Re-pair Only If The Link Is Broken
If pushed iPhone alarms never reach your watch and other alerts feel flaky, re-pairing can fix the device link. This takes longer, so save it for last.
- Unpair in the Watch app — In the Apple Watch app, choose your watch and unpair it.
- Pair again — Follow the on-screen steps and restore from the backup.
- Re-check alarm settings — Confirm Push Alerts from iPhone and your watch alarm options.
Make Your Wake Setup Reliable
Run A Real Sleep-Style Test
Do a test the way you sleep: watch on wrist, Silent Mode as you keep it, and the phone in the usual spot. Yep, it feels silly. It works.
- Set a timer for five minutes — Use the Timer app so you don’t forget to cancel it.
- Lie down as normal — Same pillow, same wrist, same band tightness.
- Note the wake signal — Sound, taps, and screen lighting.
Add A Backup Alarm With A Different Path
Two alarm paths beat one. If the watch is your main alarm, set a backup on iPhone with a different sound. If iPhone is your main alarm, set a watch alarm too.
- Stagger the times — Set the backup alarm five minutes after the first.
- Use different sounds — A different tone tells you which device fired.
- Keep the phone audible — If your phone is in another room, the backup can’t help.
Check For Hardware Clues
If the watch never makes sound for any alert, not just alarms, the speaker may be blocked or failing.
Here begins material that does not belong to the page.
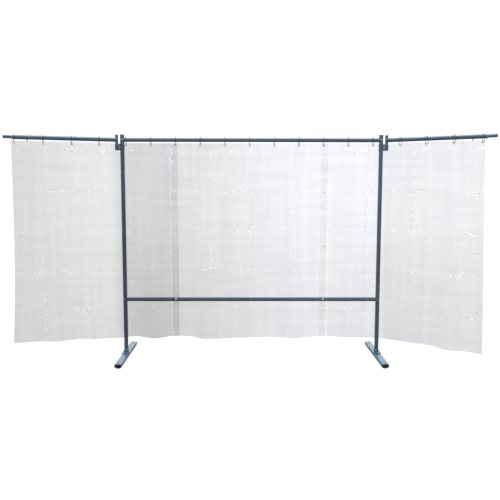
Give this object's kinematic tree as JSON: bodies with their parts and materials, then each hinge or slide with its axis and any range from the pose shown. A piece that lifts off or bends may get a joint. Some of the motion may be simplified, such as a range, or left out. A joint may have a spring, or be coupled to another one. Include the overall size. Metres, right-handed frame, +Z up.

Try previewing an alert tone. If you still hear nothing, schedule service with Apple or an authorized repair shop.
- Preview a tone — In Sounds & Haptics, choose a tone and preview it.
- Clean the speaker area — Wipe the watch with a soft cloth so debris doesn’t muffle sound.
- Set a short backup plan — Use an iPhone alarm until the watch audio is fixed.
If you must use Silent Mode, turn on Break Through Silent Mode for the alarms you can’t miss, set haptics to Prominent, and test once the same way you sleep. Once those boxes are checked, the watch becomes a steady wake partner.